Outre qu’elle légitimerait par avance l’idée absurde que les urnes seraient le seul espace de barrage, tout miser sur une hypothétique victoire de la « coalition » de gauche ou sur la supputation que le RN n’obtiendrait pas de majorité absolue, constituerait une très lourde faute. Car la folie qui a saisi Macron et contaminé de manière inédite le grand patronat dans sa majorité, la droite anciennement « républicaine » et la caste médiatique dans sa globalité sont autant de signes d’une illimitation dans le glissement factieux. Dès lors, tôt ou tard – maintenant, à l’échéance que Macron décidera ou dans trois ans – la perspective du fascisme ne relève plus d’une vue de l’esprit. Il suffit, pour s’en convaincre, de voir éructer, chaque jour et sur chaque chaîne ou fréquence, la voix des maîtres et de leurs valets. La meute est lâchée. Le spectacle est instructif.

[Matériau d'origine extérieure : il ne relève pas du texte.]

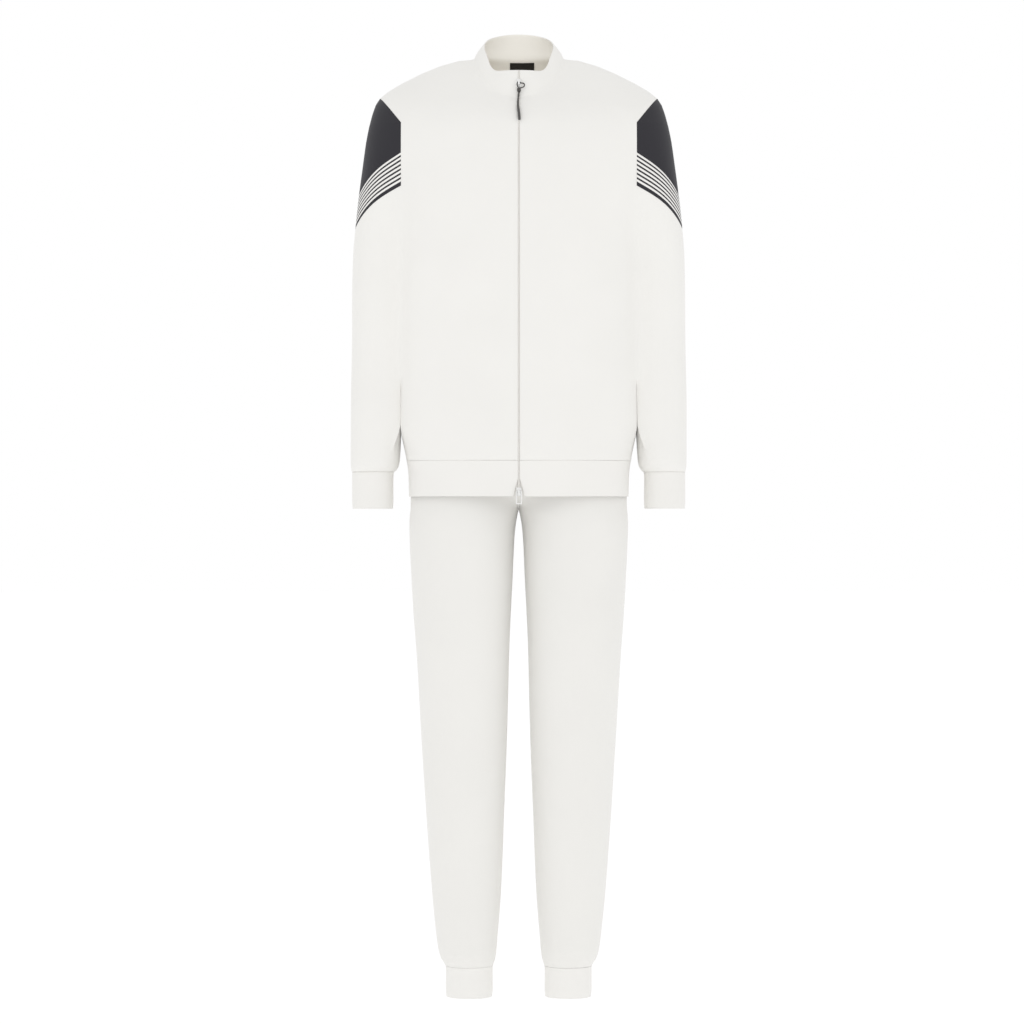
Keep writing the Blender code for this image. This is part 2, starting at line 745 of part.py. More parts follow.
# Zip: rows of the front from hem to collar top, and the centre line with its outward direction
def zip_rows():
    black, band, white = armhole_heights()
    rows = [torso_row(z, True) for z in HEM_HEIGHTS[::-1]]
    rows += [torso_row(z, True) for z in BODY_HEIGHTS[-2::-1]]
    rows += [torso_row(z, True) for z in (black[1:] + band + white)[::-1]]
    rows += shoulder_grid(True)[::-1]
    rows += collar_grid(True)[1:]
    return rows


def on_row(row, x):
    i = next((i for i in range(1, len(row)) if row[i].x >= x), len(row) - 1)
    share = (x - row[i - 1].x) / (row[i].x - row[i - 1].x)
    return row[i - 1].lerp(row[i], share)


def centre_frames(rows):
    centres = [Vector((0.0, row[0].y, row[0].z)) for row in rows]
    frames = []
    for i, centre in enumerate(centres):
        ahead = centres[min(i + 1, len(centres) - 1)]
        behind = centres[max(i - 1, 0)]
        up = (ahead - behind).normalized()
        frames.append((centre, up, Vector((0.0, -up.z, up.y))))
    return frames


def strip(name, colour, sections):
    mesh = bmesh.new()
    rings = [[mesh.verts.new(point) for point in section] for section in sections]
    for a, b in zip(rings, rings[1:]):
        for i in range(len(a)):
            j = (i + 1) % len(a)
            mesh.faces.new((a[i], a[j], b[j], b[i]))
    mesh.faces.new(rings[0][::-1])
    mesh.faces.new(rings[-1])
    return to_object(name, mesh, colour, smooth=False)


def build_zip():
    rows = zip_rows()
    frames = centre_frames(rows)
    chain = []
    for centre, up, out in frames:
        front = centre - out * CHAIN_SINK
        back = front - out * CHAIN_THICK
        across = Vector((CHAIN_HALF, 0.0, 0.0))
        chain.append([front - across, front + across, back + across, back - across])
    strip("zip_chain", "zip_grey", chain)
    for side, word in ((1, "left"), (-1, "right")):
        tape = []
        for row, (centre, up, out) in zip(rows, frames):
            wide = TAPE_BODY_X if centre.z < LEVEL_Z else TAPE_COLLAR_X
            near = on_row(row, TAPE_INNER_X) - out * (WALL + LAY_GAP)
            far = on_row(row, wide) - out * (WALL + LAY_GAP)
            ring = [near, far, far - out * TAPE_THICK, near - out * TAPE_THICK]
            tape.append([Vector((p.x * side, p.y, p.z)) for p in ring])
        strip("zip_tape_" + word, "zip_grey", tape)


def centre_at(z):
    frames = centre_frames(zip_rows())
    i = next((i for i in range(1, len(frames)) if frames[i][0].z >= z), len(frames) - 1)
    low = frames[i - 1][0]
    high = frames[i][0]
    place = low.lerp(high, (z - low.z) / (high.z - low.z))
    up = (high - low).normalized()
    return place, up, Vector((0.0, -up.z, up.y))


def build_slider(name, z):
    place, up, out = centre_at(z)
    mesh = bmesh.new()
    loops = []
    for sign in (-1, 1):
        outer = []
        hole = []
        for p in SLIDER:
            at = place + up * p.along + out * p.out
            outer.append(mesh.verts.new(at + Vector((sign * p.half, 0.0, 0.0))))
            at = place + up * p.hole_along + out * p.hole_out
            hole.append(mesh.verts.new(at + Vector((sign * p.hole_half, 0.0, 0.0))))
        loops.append((outer, hole))
    (outer_a, hole_a), (outer_b, hole_b) = loops
    count = len(SLIDER)
    for i in range(count):
        j = (i + 1) % count
        mesh.faces.new((outer_a[i], outer_a[j], outer_b[j], outer_b[i]))
        mesh.faces.new((hole_a[j], hole_a[i], hole_b[i], hole_b[j]))
        mesh.faces.new((outer_a[j], outer_a[i], hole_a[i], hole_a[j]))
        mesh.faces.new((outer_b[i], outer_b[j], hole_b[j], hole_b[i]))
    return to_object(name, mesh, "slider_white", smooth=False)


def frame_loop(half, top, bottom, corner):
    points = []
    for x_sign, z_level, z_sign in ((1, top, 1), (-1, top, 1), (-1, bottom, -1), (1, bottom, -1)):
        mid = Vector((x_sign * (half - corner), 0.0, z_level - z_sign * corner))
        flat = Vector((0.0, 0.0, z_sign * corner))
        tall = Vector((x_sign * corner, 0.0, 0.0))
        ends = (mid + tall, mid + (tall + flat) * math.sqrt(0.5), mid + flat)
        points += ends if x_sign * z_sign > 0 else ends[::-1]
    return points


def build_tab():
    place, up, out = centre_at(BOTTOM_SLIDER_Z)
    pivot = place + out * HOLE_OUT
    outer = frame_loop(TAB_HALF, TAB_BAR / 2, -TAB_LENGTH, TAB_CORNER)
    inner = frame_loop(TAB_HALF - TAB_BAR, -TAB_BAR / 2, -TAB_LENGTH + TAB_BAR, TAB_CORNER / 2)
    mesh = bmesh.new()
    lift = Vector((0.0, TAB_THICK / 2, 0.0))
    loops = [[mesh.verts.new(p + s * lift) for p in loop] for s in (-1, 1) for loop in (outer, inner)]
    front_out, front_in, back_out, back_in = loops
    count = len(outer)
    for i in range(count):
        j = (i + 1) % count
        mesh.faces.new((front_out[i], front_out[j], front_in[j], front_in[i]))
        mesh.faces.new((back_out[j], back_out[i], back_in[i], back_in[j]))
        mesh.faces.new((front_out[j], front_out[i], back_out[i], back_out[j]))
        mesh.faces.new((front_in[i], front_in[j], back_in[j], back_in[i]))
    tab = to_object("bottom_pull_tab", mesh, "slider_white", smooth=False)
    tab.location = pivot
    return tab


def build_cord():
    place, up, out = centre_at(TOP_SLIDER_Z)
    right = [place + up * p.along + out * p.out + Vector((p.x, 0.0, 0.0)) for p in CORD_HALF_ROUTE]
    left = [Vector((-p.x, p.y, p.z)) for p in right[:0:-1]]
    route = left + right
    data = bpy.data.curves.new("pull_cord", "CURVE")
    data.dimensions = "3D"
    data.bevel_depth = CORD_RADIUS
    data.bevel_resolution = 2
    data.use_fill_caps = True
    line = data.splines.new("POLY")
    line.points.add(len(route) - 1)
    for point, at in zip(line.points, route):
        point.co = (at.x, at.y, at.z, 1.0)
    cord = bpy.data.objects.new("pull_cord", data)
    bpy.context.scene.collection.objects.link(cord)
    dress(cord, "cord_grey")
    last = CORD_HALF_ROUTE[-1]
    return place + up * (last.along - LAY_GAP) + out * last.out


def build_tail(start):
    frames = centre_frames(zip_rows())[::-1]
    path = [(centre, out) for centre, up, out in frames if centre.z < start.z]
    first, up, out = centre_at(start.z)
    path = [(first, out)] + path
    lengths = [0.0]
    for (a, _), (b, _) in zip(path, path[1:]):
        lengths.append(lengths[-1] + (b - a).length)
    mesh = bmesh.new()
    rings = []
    for p in TAIL:
        i = next(i for i in range(1, len(path)) if lengths[i] >= p.along)
        share = (p.along - lengths[i - 1]) / (lengths[i] - lengths[i - 1])
        at = path[i - 1][0].lerp(path[i][0], share)
        normal = path[i - 1][1].lerp(path[i][1], share).normalized()
        at = at + normal * (p.radius + 2 * LAY_GAP)
        ring = []
        for s in range(TAIL_SIDES):
            angle = 2 * math.pi * s / TAIL_SIDES
            spoke = Vector((math.cos(angle), 0.0, 0.0)) + normal * math.sin(angle)
            ring.append(mesh.verts.new(at + spoke * p.radius))
        rings.append(ring)
    for a, b in zip(rings, rings[1:]):
        for i in range(TAIL_SIDES):
            j = (i + 1) % TAIL_SIDES
            mesh.faces.new((a[i], a[j], b[j], b[i]))
    mesh.faces.new(rings[0][::-1])
    mesh.faces.new(rings[-1])
    return to_object("pull_tail", mesh, "cord_grey")


# Neck label inside the back, from the back's own points moved in
def build_label():
    tops = [neck_point(turn) for turn in neck_turns(False)]
    lows = level_row(False)
    sections = []
    for share in (LABEL_ROW_FROM, (LABEL_ROW_FROM + LABEL_ROW_TO) / 2, LABEL_ROW_TO):
        rows = [[shoulder_point(c, k / SHOULDER_ROWS, False, tops[c], lows[c])
                 for c in range(PANEL_COLUMNS)] for k in (0, 1, 2)]
        place = share * SHOULDER_ROWS
        step = int(place)
        row = [a.lerp(b, place - step) for a, b in zip(rows[step], rows[step + 1])]
        full = []
        for step in (-1.0, -0.5, 0.0, 0.5, 1.0):
            x = LABEL_MID_X + LABEL_HALF * step
            point = on_row(row, abs(x))
            full.append(Vector((x, point.y, point.z)))
        inward = []
        for p in full:
            inward.append(Vector((-p.x * LABEL_TURN, -NECK_BACK, -LABEL_TIP * NECK_BACK)).normalized())
        near = [p + n * (WALL + 2 * LAY_GAP) for p, n in zip(full, inward)]
        far = [p + n * LABEL_THICK for p, n in zip(near, inward)]
        sections.append(near + far[::-1])
    strip("neck_label", "label_black", sections)


def clear_scene():
    for thing in list(bpy.data.objects):
        bpy.data.objects.remove(thing, do_unlink=True)


def main():
    clear_scene()
    build_jacket()
    build_trousers()
    build_zip()
    build_slider("top_slider", TOP_SLIDER_Z)
    build_slider("bottom_slider", BOTTOM_SLIDER_Z)
    build_tab()
    build_tail(build_cord())
    build_label()


main()
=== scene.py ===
import math
from functools import lru_cache
import bpy
import bmesh
from mathutils import Matrix, Vector, noise


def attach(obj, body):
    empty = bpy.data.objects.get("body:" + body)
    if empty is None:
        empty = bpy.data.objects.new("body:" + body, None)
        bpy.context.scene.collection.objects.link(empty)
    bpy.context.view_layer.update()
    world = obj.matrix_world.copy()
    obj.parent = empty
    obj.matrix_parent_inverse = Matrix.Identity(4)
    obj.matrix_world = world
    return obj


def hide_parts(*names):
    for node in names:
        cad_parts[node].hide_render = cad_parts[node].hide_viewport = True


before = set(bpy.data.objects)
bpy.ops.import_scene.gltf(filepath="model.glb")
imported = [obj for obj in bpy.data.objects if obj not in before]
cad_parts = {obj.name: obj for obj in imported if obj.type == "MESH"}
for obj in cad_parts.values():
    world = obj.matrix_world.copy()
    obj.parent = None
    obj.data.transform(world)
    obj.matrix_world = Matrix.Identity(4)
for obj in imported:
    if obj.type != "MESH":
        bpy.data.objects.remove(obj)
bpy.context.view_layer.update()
body = "suit"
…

Au point d’ensauvagement où en est arrivé ce maudit pouvoir, rien ne sert d’être sur la défensive. Et pas davantage de voter et de passer à autre chose. Car, que cela plaise ou non, et pour des raisons qui tiennent à la logique même du mouvement du capital à son stade actuel de destruction généralisée du vivant, c’est désormais le très minoritaire bloc bourgeois et son fondé de pouvoir, soutenus par leur armée de policiers fascisés et la caste médiatique, qui pensent la guerre et l’organisent. Sans se priver d’aucune méthode : la diffamation, l’intimidation, le mensonge, la violence, l’agression… et la coalition avec le RN.

Le constater est nécessaire, mais non suffisant. Il faut ajouter que leur ignominie ne connaîtra aucune limite. Ni de droit ni de force.

C’est à partir de cela qu’il faut penser nos résistances et faire en sorte que personne ne nous en dépossède au nom d’un supposé réalisme politique mis au seul service d’une victoire électorale qui, de toute façon, ne suffira pas.